---------- Entries provided ----------

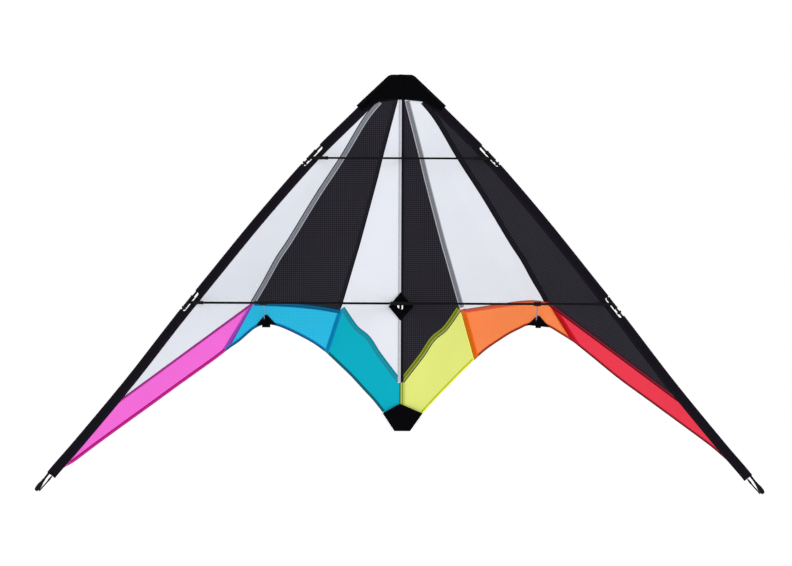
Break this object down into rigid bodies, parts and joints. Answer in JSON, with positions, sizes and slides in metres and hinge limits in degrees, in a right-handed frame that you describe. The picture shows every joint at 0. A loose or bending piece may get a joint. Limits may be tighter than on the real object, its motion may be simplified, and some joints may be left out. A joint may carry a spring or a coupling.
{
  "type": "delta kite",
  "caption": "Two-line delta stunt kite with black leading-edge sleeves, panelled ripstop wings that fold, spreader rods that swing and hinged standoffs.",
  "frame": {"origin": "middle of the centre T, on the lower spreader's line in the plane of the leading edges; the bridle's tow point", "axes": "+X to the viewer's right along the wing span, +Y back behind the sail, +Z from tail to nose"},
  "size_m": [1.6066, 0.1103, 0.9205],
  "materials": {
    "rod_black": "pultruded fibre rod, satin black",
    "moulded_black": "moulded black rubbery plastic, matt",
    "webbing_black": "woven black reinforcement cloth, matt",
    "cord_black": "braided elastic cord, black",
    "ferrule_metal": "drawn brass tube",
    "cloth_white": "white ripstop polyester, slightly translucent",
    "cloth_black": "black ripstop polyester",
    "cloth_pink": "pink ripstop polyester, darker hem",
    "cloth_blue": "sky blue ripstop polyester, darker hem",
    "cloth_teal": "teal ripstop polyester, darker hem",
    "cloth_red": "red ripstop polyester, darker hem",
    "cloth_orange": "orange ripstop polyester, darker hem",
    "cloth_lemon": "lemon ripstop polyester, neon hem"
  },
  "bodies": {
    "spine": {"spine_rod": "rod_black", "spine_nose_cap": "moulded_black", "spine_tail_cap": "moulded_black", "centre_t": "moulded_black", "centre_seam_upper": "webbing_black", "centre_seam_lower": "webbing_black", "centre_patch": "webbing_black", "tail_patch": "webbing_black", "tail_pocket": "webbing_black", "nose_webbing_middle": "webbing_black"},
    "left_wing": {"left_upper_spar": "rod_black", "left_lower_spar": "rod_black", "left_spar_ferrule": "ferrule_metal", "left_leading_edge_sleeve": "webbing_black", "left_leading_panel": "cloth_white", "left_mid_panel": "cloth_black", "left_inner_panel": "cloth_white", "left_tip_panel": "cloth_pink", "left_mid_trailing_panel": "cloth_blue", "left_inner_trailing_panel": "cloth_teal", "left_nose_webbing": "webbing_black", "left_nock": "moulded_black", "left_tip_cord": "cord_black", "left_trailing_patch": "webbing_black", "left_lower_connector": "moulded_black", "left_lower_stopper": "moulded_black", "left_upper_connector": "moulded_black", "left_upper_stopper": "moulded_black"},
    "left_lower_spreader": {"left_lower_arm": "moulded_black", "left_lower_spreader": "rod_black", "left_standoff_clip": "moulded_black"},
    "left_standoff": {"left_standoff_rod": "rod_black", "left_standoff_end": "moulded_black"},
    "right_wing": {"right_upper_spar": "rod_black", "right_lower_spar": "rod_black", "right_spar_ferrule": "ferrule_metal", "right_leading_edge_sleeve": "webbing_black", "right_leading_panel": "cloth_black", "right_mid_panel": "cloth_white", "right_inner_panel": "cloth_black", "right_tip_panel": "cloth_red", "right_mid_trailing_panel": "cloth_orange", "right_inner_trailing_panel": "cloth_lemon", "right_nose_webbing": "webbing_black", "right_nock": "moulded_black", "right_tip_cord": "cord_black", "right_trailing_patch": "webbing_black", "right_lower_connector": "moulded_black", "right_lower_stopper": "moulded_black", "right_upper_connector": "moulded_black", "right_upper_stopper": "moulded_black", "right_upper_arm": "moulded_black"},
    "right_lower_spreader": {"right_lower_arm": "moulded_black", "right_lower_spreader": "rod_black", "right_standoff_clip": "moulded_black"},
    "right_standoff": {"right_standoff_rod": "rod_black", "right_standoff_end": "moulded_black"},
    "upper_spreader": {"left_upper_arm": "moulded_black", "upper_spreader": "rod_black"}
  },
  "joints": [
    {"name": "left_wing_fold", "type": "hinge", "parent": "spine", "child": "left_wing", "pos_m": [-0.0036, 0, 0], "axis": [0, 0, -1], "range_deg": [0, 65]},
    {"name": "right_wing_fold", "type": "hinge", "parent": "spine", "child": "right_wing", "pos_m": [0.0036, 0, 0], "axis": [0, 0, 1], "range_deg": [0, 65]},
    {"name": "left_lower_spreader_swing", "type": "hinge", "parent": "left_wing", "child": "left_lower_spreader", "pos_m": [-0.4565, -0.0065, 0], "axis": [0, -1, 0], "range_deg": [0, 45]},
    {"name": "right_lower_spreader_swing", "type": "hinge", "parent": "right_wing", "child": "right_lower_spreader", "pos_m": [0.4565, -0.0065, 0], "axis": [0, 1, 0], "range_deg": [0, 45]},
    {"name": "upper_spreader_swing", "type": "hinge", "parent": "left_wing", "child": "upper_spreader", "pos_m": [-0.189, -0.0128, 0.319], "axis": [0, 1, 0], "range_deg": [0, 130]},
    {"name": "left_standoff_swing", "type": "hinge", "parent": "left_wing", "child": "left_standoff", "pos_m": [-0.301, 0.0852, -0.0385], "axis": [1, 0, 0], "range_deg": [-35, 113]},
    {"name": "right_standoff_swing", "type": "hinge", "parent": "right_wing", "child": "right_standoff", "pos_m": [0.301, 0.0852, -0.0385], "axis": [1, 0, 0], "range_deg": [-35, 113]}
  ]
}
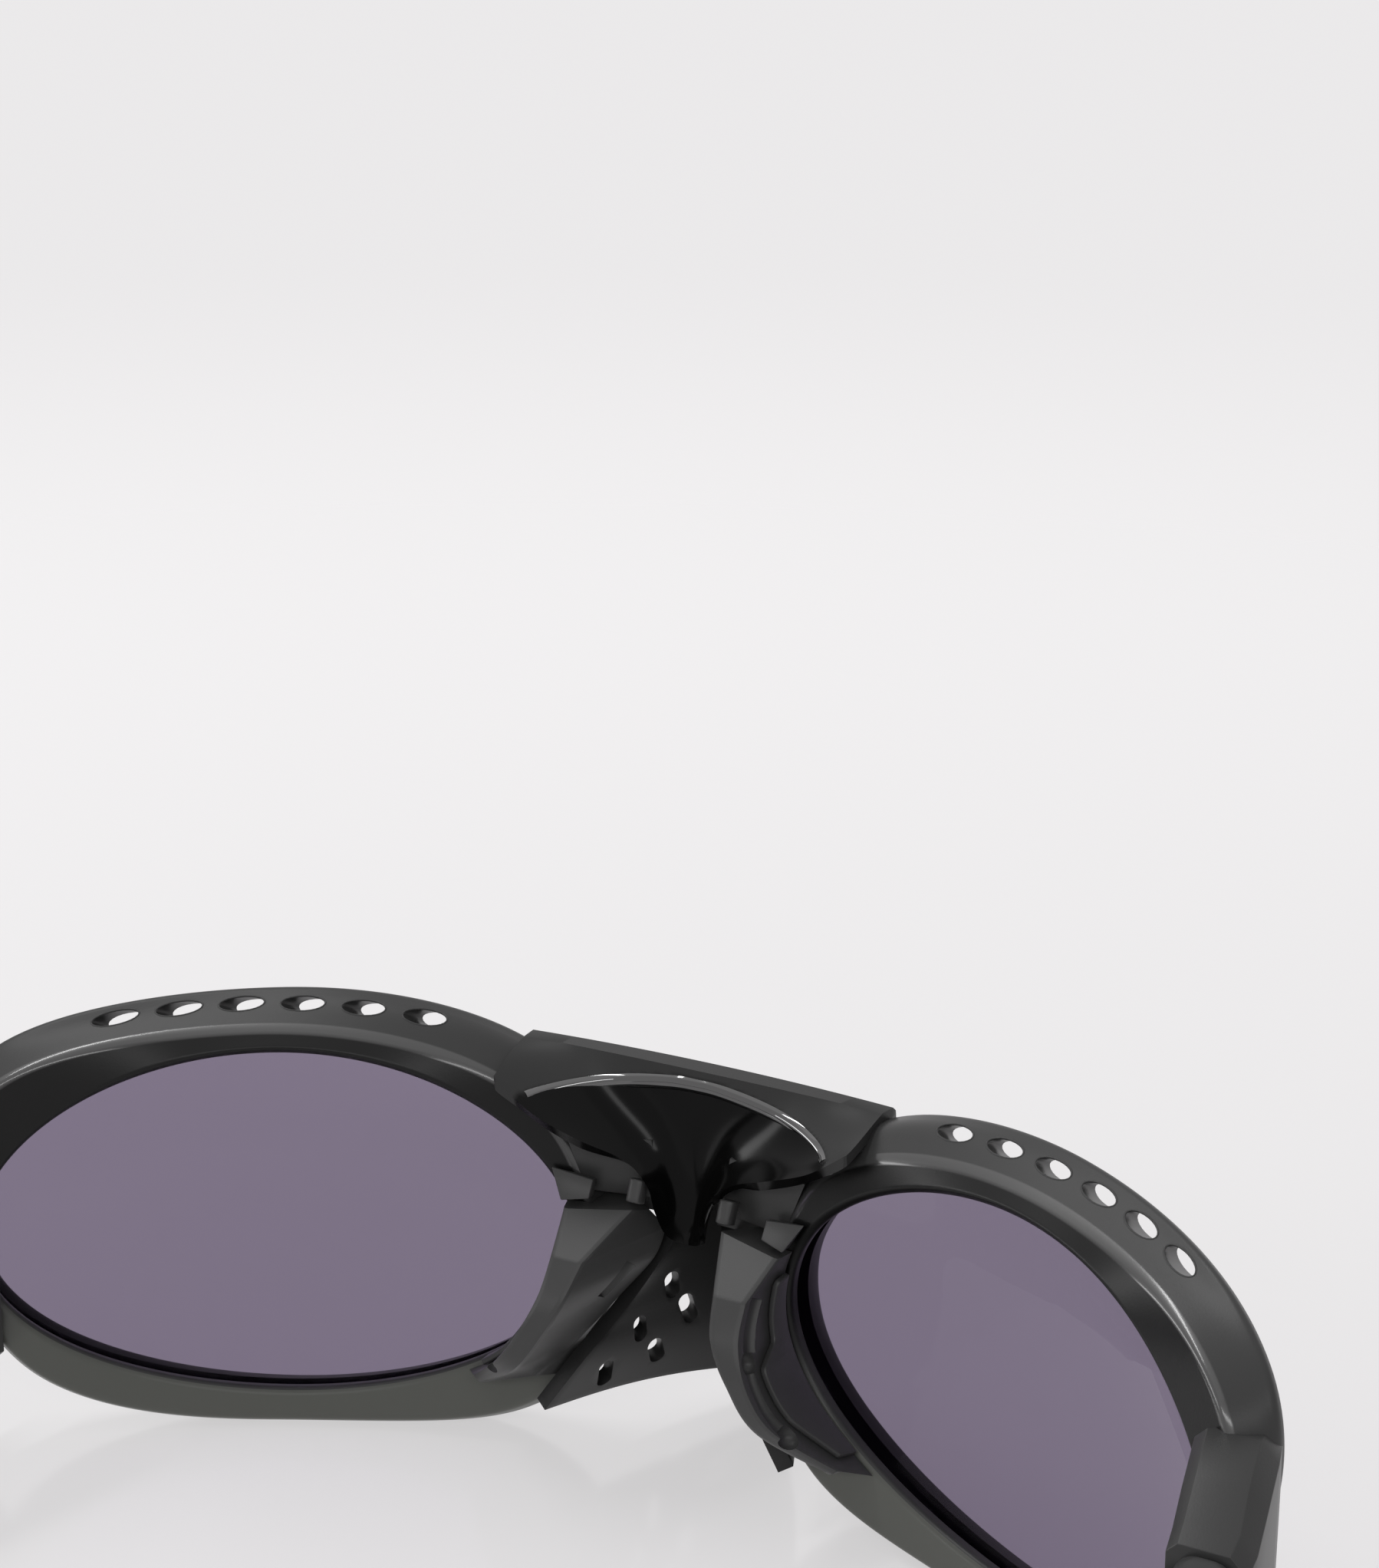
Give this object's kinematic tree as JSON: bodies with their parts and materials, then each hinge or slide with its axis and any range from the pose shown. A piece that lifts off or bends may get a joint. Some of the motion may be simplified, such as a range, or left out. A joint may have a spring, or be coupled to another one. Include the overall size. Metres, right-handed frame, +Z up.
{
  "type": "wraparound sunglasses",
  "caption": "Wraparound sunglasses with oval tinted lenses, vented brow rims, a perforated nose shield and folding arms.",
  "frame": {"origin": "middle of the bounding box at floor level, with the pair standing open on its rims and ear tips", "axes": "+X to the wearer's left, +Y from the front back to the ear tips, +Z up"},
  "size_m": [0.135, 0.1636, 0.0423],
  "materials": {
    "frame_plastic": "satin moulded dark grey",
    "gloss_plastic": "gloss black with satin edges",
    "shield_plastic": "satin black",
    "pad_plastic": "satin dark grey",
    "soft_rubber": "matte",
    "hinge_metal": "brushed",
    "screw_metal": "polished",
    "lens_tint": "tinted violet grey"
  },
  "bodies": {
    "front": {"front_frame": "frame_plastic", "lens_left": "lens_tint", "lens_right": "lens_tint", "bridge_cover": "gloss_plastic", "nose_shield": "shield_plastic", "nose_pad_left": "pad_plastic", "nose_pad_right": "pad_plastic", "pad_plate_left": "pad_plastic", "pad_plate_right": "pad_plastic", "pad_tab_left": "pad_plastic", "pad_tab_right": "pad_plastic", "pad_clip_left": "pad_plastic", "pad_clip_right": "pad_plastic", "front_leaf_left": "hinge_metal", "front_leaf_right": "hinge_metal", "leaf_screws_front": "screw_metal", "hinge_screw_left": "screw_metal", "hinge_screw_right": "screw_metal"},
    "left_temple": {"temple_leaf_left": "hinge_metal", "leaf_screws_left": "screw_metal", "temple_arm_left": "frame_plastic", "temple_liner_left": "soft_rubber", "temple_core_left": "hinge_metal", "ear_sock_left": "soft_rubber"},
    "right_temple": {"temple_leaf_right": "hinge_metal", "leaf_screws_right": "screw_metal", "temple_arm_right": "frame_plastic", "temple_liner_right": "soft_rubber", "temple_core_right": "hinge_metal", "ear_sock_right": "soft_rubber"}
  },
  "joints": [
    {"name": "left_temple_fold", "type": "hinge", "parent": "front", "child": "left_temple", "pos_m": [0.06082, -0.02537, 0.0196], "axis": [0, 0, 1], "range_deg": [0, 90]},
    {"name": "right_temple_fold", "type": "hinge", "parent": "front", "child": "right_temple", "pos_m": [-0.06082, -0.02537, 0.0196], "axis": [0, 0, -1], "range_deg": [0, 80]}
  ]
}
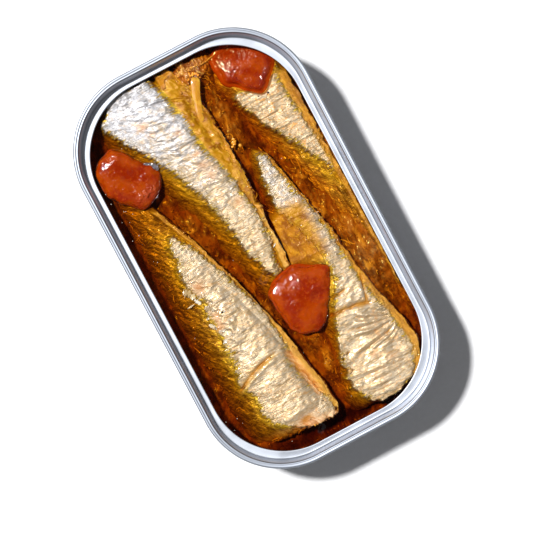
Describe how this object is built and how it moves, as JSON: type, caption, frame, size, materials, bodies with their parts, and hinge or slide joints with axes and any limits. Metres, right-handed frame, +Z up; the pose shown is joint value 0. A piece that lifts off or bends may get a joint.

----------

From the data above, pick out each line containing "JSON" and copy it.

Exercise response:
Break this object down into rigid bodies, parts and joints. Answer in JSON, with positions, sizes and slides in metres and hinge limits in degrees, in a right-handed frame that you describe. The picture shows every joint at 0. A loose or bending piece may get a joint. Limits may be tighter than on the real object, its motion may be simplified, and some joints may be left out. A joint may carry a spring or a coupling.
Give this object's kinematic tree as JSON: bodies with their parts and materials, then each hinge or slide with its axis and any range from the pose shown. A piece that lifts off or bends may get a joint. Some of the motion may be simplified, such as a range, or left out. A joint may have a spring, or be coupled to another one. Include the overall size. Metres, right-handed frame, +Z up.
Describe how this object is built and how it moves, as JSON: type, caption, frame, size, materials, bodies with their parts, and hinge or slide joints with axes and any limits. Metres, right-handed frame, +Z up; the pose shown is joint value 0. A piece that lifts off or bends may get a joint.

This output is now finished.